Work instructions:
Scan the lines below for the word "joints". Copy each line you find it in.

⟨

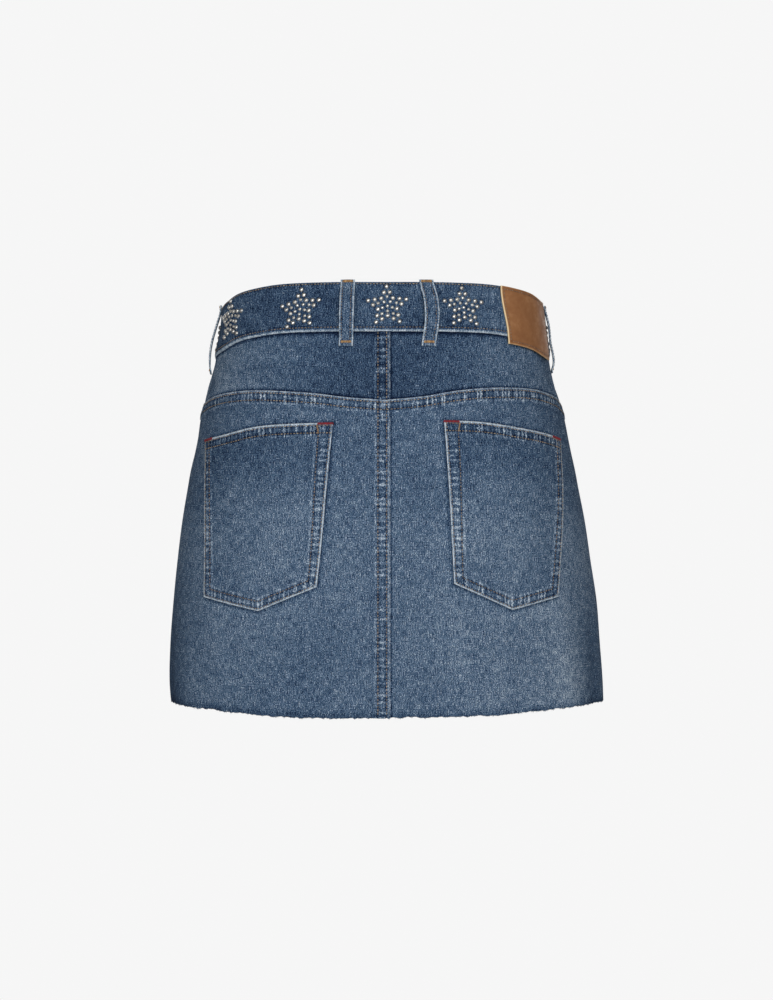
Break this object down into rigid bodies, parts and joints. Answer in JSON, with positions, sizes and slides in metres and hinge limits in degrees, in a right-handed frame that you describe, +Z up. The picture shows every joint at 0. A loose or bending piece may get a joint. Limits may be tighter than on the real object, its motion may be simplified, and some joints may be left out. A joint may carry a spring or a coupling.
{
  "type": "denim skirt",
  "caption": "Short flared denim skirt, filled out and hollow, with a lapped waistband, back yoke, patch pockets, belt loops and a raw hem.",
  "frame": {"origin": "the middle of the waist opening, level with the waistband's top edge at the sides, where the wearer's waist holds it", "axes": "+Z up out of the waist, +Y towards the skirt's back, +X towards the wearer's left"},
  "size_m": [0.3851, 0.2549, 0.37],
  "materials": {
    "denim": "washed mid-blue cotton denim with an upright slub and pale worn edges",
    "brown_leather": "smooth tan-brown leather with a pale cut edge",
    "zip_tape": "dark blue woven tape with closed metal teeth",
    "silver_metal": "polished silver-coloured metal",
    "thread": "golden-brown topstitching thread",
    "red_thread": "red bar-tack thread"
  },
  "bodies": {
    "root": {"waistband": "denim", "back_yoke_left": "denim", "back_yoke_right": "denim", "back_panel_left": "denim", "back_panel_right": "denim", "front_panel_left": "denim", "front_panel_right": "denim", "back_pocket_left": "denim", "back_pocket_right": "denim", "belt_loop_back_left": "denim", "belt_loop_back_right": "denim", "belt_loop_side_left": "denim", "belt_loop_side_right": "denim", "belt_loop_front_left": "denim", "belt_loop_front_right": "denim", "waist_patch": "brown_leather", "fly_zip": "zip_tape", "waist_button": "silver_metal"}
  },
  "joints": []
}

⟩

Final answer:
Break this object down into rigid bodies, parts and joints. Answer in JSON, with positions, sizes and slides in metres and hinge limits in degrees, in a right-handed frame that you describe, +Z up. The picture shows every joint at 0. A loose or bending piece may get a joint. Limits may be tighter than on the real object, its motion may be simplified, and some joints may be left out. A joint may carry a spring or a coupling.
  "joints": []